>>>>>

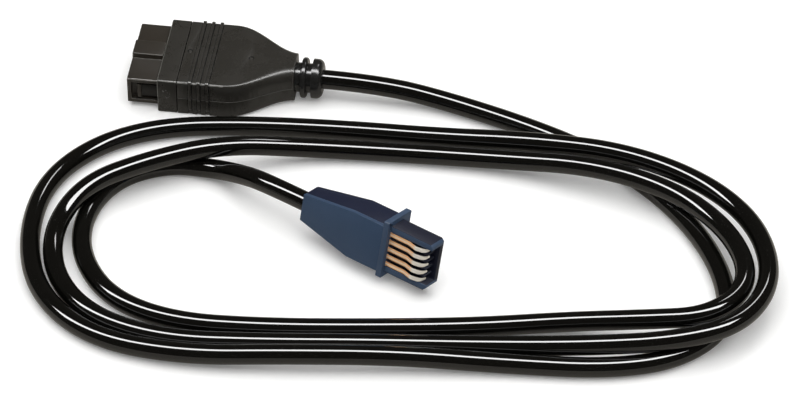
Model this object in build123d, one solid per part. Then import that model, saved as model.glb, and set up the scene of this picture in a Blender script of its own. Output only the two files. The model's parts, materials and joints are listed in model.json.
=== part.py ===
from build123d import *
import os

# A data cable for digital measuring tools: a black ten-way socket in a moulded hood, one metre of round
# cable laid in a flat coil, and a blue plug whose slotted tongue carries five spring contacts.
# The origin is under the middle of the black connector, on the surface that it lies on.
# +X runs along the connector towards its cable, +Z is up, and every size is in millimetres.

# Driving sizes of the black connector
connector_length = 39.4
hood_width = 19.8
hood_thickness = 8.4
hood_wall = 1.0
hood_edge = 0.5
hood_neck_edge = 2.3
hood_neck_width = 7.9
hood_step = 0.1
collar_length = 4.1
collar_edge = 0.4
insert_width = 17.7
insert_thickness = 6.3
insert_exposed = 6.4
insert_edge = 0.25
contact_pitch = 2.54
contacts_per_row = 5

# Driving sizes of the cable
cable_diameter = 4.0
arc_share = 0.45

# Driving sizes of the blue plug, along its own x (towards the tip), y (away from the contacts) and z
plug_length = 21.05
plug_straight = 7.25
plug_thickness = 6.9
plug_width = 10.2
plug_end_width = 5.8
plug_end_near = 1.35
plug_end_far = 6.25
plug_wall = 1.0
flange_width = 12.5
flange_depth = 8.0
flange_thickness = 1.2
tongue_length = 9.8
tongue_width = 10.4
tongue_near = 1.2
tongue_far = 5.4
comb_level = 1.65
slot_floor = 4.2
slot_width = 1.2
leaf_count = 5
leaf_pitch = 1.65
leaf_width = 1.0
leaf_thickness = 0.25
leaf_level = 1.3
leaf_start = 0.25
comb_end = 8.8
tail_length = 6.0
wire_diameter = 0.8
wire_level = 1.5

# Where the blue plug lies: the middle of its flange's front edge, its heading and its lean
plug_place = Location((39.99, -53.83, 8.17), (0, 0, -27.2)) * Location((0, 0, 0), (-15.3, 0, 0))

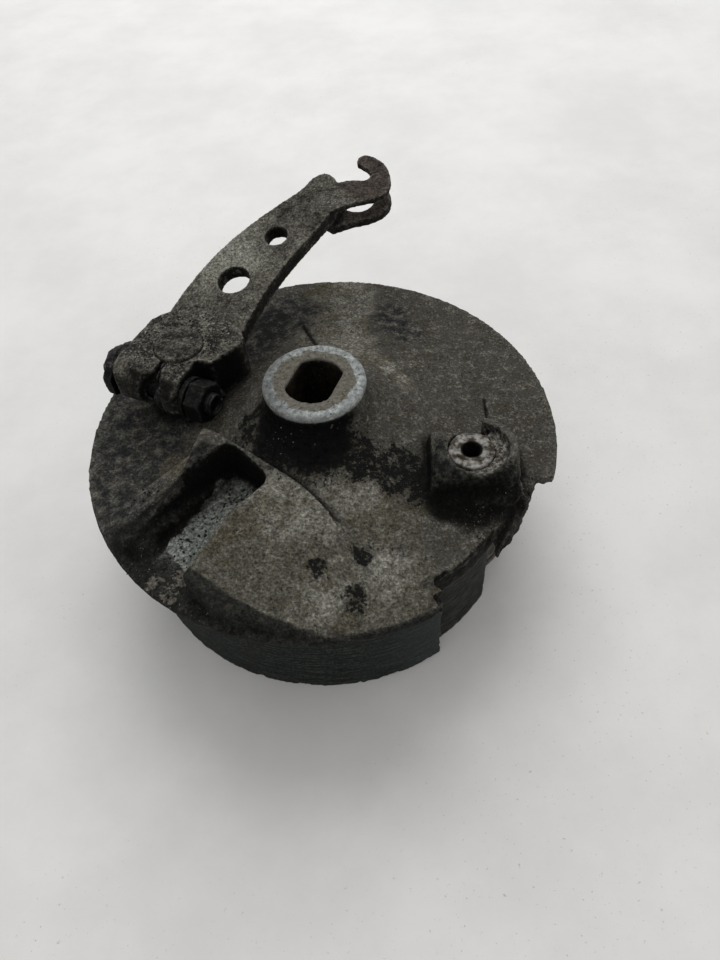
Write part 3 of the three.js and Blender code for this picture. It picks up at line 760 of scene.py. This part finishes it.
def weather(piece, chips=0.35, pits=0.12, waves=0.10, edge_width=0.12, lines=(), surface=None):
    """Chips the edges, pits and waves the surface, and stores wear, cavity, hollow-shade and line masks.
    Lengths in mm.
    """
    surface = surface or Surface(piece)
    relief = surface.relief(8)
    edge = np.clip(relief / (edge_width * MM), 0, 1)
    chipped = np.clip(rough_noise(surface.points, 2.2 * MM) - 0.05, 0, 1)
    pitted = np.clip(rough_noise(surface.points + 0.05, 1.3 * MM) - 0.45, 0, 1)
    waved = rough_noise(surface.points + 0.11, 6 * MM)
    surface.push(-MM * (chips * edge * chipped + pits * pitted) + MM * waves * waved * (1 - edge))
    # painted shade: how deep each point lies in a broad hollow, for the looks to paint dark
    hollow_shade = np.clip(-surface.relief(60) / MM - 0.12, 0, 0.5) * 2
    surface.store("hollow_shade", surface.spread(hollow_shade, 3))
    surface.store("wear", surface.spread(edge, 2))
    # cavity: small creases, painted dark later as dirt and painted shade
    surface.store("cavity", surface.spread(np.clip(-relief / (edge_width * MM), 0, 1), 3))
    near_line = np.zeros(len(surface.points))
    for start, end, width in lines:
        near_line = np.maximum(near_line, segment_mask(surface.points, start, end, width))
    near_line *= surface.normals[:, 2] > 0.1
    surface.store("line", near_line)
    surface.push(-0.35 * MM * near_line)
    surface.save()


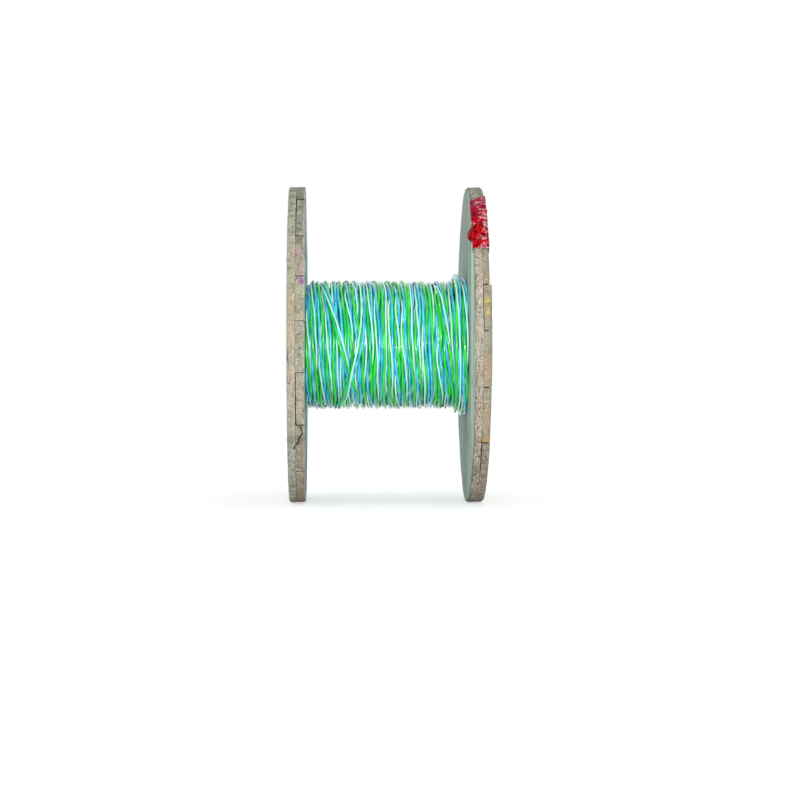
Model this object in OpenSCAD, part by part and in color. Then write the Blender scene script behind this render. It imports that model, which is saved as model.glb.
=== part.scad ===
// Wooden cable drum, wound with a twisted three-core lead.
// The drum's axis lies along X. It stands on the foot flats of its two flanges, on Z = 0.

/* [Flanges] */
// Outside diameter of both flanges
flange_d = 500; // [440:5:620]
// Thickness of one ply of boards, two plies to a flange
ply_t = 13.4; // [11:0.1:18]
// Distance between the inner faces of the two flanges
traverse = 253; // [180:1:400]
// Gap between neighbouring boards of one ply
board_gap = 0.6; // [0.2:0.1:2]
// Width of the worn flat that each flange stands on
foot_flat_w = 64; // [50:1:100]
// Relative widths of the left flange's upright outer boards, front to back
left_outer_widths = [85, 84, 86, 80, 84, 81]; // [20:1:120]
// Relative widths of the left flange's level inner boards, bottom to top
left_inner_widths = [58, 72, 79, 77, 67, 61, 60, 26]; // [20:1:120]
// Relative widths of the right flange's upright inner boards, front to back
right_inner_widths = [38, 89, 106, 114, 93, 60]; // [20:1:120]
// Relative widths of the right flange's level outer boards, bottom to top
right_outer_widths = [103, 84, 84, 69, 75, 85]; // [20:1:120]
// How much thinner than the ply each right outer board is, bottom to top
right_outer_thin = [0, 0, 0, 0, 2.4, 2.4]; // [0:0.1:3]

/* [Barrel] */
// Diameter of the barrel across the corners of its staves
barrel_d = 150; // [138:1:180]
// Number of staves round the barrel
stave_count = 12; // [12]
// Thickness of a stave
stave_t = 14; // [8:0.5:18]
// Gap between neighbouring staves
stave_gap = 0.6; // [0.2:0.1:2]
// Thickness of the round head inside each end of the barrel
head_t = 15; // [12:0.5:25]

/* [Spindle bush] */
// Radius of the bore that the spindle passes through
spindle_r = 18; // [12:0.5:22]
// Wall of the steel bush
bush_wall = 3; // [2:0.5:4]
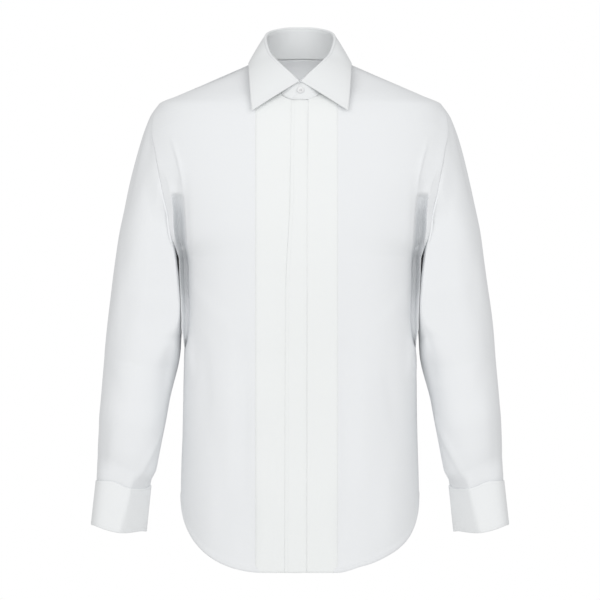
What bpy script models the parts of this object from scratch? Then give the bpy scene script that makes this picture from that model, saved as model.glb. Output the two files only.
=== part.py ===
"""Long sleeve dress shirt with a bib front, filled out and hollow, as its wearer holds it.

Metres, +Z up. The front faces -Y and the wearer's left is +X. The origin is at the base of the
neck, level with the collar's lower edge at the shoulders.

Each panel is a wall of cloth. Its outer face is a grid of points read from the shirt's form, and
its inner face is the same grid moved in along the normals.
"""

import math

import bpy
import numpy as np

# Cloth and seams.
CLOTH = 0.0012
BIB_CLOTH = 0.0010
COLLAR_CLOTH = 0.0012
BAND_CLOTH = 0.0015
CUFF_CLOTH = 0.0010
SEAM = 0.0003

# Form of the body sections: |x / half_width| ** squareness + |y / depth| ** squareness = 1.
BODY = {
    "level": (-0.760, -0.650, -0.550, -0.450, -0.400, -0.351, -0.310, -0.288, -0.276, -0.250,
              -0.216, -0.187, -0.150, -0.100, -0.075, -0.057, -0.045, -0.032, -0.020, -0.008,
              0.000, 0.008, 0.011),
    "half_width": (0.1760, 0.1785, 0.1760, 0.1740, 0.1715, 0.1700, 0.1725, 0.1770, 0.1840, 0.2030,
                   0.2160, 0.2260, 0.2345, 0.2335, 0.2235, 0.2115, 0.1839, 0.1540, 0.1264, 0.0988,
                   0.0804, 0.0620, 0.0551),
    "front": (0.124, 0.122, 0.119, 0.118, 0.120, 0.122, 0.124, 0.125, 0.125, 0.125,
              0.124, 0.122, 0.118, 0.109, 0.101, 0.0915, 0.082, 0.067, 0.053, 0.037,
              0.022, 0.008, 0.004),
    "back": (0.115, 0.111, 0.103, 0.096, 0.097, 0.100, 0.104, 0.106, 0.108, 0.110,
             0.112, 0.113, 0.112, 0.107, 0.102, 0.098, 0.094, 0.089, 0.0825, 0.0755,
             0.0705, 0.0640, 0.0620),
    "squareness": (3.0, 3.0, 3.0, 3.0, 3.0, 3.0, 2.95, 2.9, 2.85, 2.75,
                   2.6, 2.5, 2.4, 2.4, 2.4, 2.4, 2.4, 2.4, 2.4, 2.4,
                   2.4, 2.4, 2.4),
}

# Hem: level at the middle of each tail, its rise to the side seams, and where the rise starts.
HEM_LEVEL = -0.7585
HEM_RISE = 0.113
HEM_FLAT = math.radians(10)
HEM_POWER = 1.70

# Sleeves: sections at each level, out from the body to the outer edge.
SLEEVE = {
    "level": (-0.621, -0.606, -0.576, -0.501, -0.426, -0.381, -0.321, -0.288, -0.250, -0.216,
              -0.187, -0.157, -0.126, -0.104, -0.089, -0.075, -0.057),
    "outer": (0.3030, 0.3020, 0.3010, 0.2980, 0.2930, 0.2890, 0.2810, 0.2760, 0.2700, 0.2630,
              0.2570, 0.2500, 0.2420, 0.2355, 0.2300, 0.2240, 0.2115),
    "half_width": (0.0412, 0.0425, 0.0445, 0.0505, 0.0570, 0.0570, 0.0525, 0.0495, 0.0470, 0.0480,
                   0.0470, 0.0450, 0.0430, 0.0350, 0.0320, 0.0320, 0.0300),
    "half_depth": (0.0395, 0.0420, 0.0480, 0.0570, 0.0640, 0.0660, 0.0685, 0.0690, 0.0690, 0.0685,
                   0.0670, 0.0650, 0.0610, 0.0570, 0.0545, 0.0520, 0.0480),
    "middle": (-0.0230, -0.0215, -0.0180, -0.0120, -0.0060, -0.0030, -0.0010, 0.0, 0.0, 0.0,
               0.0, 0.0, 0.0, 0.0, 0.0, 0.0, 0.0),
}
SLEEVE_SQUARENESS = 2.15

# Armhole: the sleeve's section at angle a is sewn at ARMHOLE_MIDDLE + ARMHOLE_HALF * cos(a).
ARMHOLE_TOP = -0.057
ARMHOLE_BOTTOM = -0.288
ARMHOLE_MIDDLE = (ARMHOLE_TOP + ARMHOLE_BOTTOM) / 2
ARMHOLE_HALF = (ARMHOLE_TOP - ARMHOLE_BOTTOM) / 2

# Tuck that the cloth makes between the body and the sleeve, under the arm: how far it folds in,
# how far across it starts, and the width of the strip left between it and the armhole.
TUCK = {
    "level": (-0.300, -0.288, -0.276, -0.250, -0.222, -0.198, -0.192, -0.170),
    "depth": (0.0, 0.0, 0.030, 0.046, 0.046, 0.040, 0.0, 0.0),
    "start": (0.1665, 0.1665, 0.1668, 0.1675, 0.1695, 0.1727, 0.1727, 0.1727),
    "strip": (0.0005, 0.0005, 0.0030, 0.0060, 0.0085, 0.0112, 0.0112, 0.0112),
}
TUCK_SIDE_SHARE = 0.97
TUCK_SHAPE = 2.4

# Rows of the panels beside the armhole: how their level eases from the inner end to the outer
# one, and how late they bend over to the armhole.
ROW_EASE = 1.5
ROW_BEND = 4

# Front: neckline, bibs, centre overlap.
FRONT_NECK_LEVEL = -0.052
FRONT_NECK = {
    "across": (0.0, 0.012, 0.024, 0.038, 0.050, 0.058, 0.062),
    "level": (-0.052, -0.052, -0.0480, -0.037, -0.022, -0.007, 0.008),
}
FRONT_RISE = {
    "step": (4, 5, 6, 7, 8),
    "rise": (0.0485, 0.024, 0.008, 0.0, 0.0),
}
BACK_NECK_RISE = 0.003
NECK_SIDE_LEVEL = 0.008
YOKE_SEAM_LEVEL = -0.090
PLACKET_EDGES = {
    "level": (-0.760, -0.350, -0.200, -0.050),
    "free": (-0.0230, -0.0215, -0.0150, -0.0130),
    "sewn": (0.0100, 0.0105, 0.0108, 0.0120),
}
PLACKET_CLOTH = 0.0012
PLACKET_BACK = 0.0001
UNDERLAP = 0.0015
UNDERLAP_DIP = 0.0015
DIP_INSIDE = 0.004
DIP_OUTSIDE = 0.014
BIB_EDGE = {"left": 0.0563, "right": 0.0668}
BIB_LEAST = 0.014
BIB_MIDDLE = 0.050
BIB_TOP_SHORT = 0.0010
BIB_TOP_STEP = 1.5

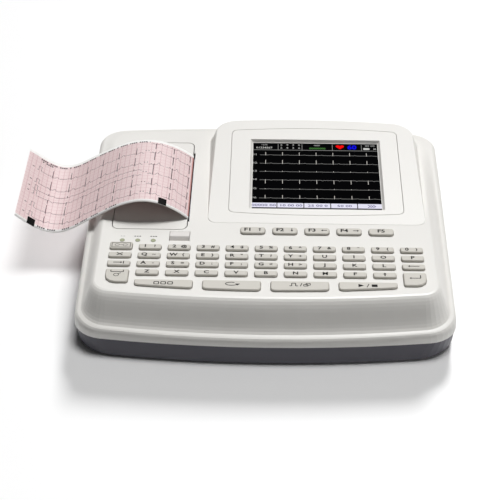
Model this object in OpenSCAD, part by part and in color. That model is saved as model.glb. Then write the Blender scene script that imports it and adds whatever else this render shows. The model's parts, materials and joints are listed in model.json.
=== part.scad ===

<<<<<

_Task details:_
From the records above, retype only the lines starting at the line that contains "which is saved as model.glb." and ending at the line that contains "flanges, on Z = 0.", both included.

_Written answer:_
Model this object in OpenSCAD, part by part and in color. Then write the Blender scene script behind this render. It imports that model, which is saved as model.glb.
=== part.scad ===
// Wooden cable drum, wound with a twisted three-core lead.
// The drum's axis lies along X. It stands on the foot flats of its two flanges, on Z = 0.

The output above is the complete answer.